Economic growth slows to 5.2pc on drought, pre-poll jitters

Turkana Governor Jeremiah Lomorukai kicking off relief food distribution programme for Turkana East

Turkana Governor Jeremiah Lomorukai kicking off relief food distribution programme for Turkana East Sub County at Lotiman village on October 9, 2022. PHOTO | SAMMY LUTTA | NMG

Kenya’s economic growth slowed for the fourth consecutive quarter on the back of below-average rainfall, high inflationary pressures and pre-election jitters, the statistics agency said Tuesday.

The Kenya National Bureau of Statistics (KNBS) reported gross domestic product (GDP) expanded 5.2 percent in the second quarter, a softer pace than 11 percent in a similar period last year.

The growth in the GDP — a measure of national economic output — was also slower than 6.8 percent in the first quarter of this year, 7.4 percent (fourth quarter of 2021) and 9.3 percent (third quarter of 2021).

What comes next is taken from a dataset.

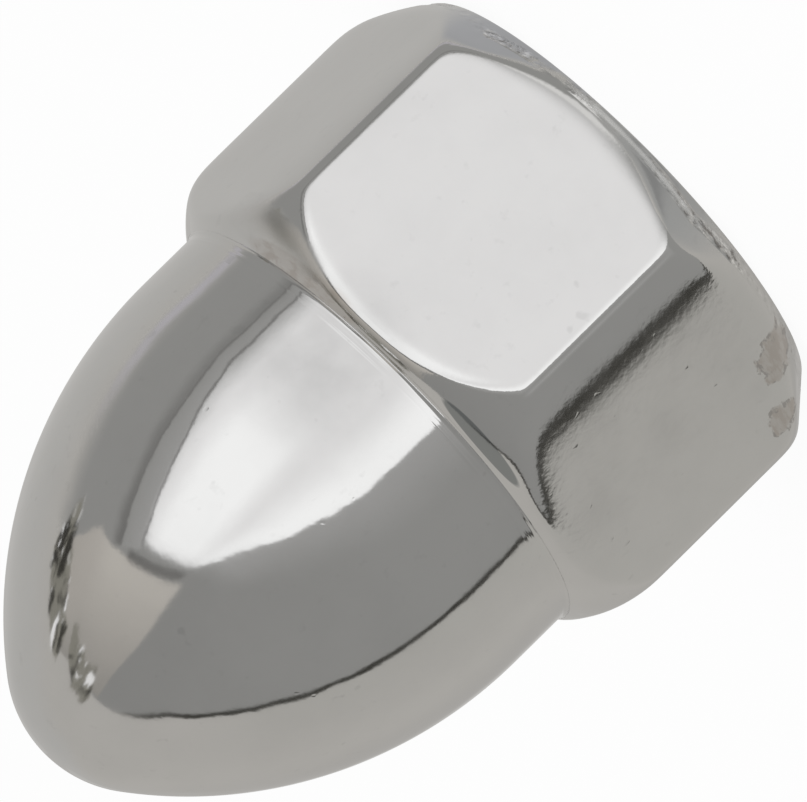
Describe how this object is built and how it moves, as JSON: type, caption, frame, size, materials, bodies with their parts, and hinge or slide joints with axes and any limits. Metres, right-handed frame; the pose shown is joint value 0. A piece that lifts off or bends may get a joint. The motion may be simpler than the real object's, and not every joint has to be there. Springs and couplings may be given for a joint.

Prolonged dry weather conditions hurt agricultural production, the country’s mainstay economic activity, the KNBS reported, while higher inflation eroded consumers’ purchasing power and reduced demand for goods and services.

Farming activities — which account for more than a fifth of Kenya’s GDP— slid 2.1 percent, a deeper contraction than 0.5 percent in a similar quarter the year before.

“Agriculture, forestry and fishing activities’ value added contracted for the third consecutive quarters, mainly attributed to unfavourable weather conditions that characterised the last quarter of 2021 and the first half of 2022,” the State statistics body wrote in the quarterly GDP report last evening.

“The performance of the sector was evident in the significant decline in exports of vegetable and cut flowers, and production of tea, coffee and milk.”

The expansion in economic activity was further dragged by inflation, which averaged 7.16 percent in the quarter compared with 5.98 percent a year earlier.

This was majorly driven by increased cost of food and fuel which followed the Russian invasion of Ukraine, exacerbating disruptions in global supply chains that were yet to recover from Covid-19 lockdowns.

The shilling also depreciated 7.9 percent against the US dollar in the review period to exchange at an average of 116.33 units, according to the KNBS, further raising prices in a net import economy.

Growth in the manufacturing sector, which had complained of unrelenting global supply chain disruptions and difficulties accessing adequate dollars to pay suppliers abroad, slowed to 3.6 percent from 11.3 percent in the same quarter last year.

KNBS said growth for manufacturing was largely supported by increased production of meat, fish, bakery products, cement and assembly of motor vehicles, but pulled down by dairy products and edible oils.